Communing with sheep in California
Bleating sheep awoke us, said Jessica Garrison in the Los Angeles Times. Groggily, we made our way outside and were greeted by a vision
of “golden hills, graceful oak trees,” and scores of lambs in the morning sunshine. We were staying just northeast of San Luis Obispo, at the Rinconada Dairy, a 52-acre sheep ranch that makes award-winning cheeses. In this bucolic setting guests can learn about the art of cheesemaking. (“It’s all about the mold.” Don’t try it at home.) Our workshop made three kinds: a nutty Pozo Tomme, aged two months; La Panza Gold, “styled after a Corsican farmhouse cheese”; and Chaparral, made with both sheep and goat milks. Our Spanish-style suite contained a bedroom, a reading nook, and an elaborate shower seemingly borrowed from “a Vegas honeymoon suite.” Other bonuses included organic meals and short drives to dozens of wineries in Paso Robles and the Santa Ynez Valley.

Salt Lake City
Salt Lake City has “two starkly different sides,” said Andrea Sachs in The Washington Post.

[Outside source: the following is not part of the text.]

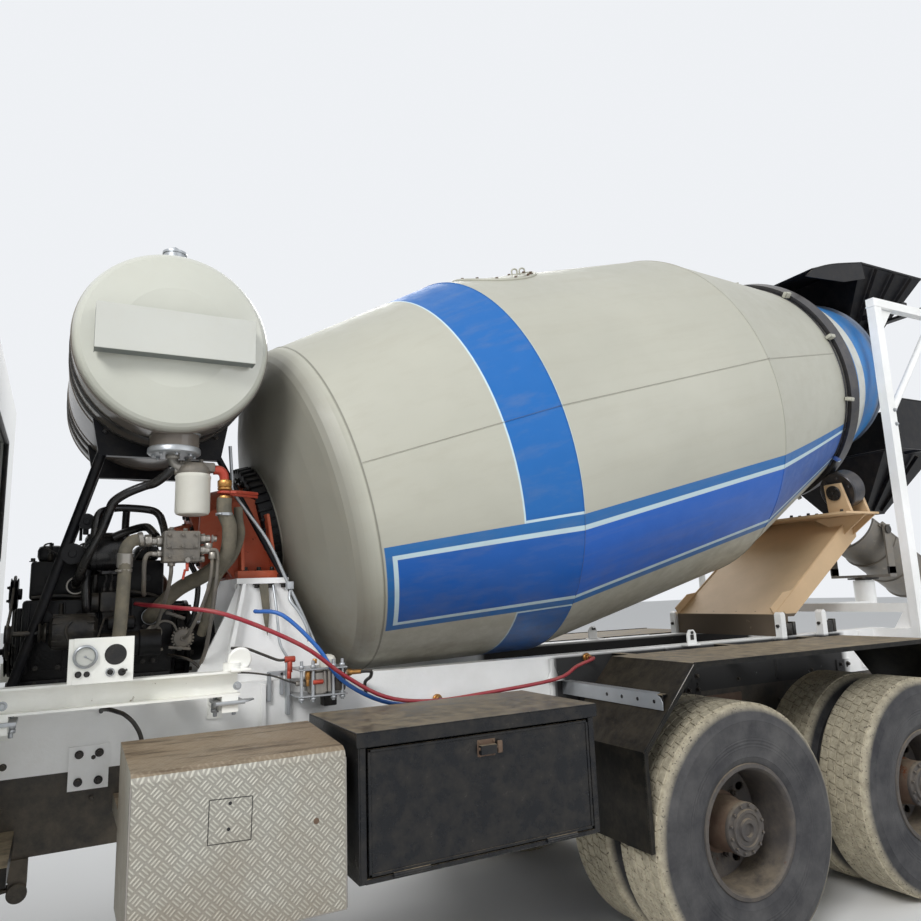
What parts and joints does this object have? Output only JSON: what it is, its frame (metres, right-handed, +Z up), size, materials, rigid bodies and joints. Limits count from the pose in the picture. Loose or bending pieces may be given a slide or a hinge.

There’s the bright and sunny daytime version, and another that emerges only at night. Nightlife opportunities include Sky Bar, a rooftop restaurant, and Port O’Call, which, housed in a 1912 building, offers billiards and dancing. Since Mormons comprise 45 percent of the area’s nearly 1 million residents, visitors who want a drink at a restaurant must also at least pretend to order food. Such restrictions have not prevented a recent surge in tourism, driven primarily by a combination of “urban attractions and the great outdoors.” The city’s most notable buildings are the multi-spired Salt Lake Temple—closed to all but the faithful—and the Tabernacle, “the performance hall of the famed choir.” Attractions in the surrounding countryside include the nearby Wasatch Mountains and the 75-mile-long Great Salt Lake itself. Walking along its spongy shore will turn a shoe “into the rim of a margarita glass.”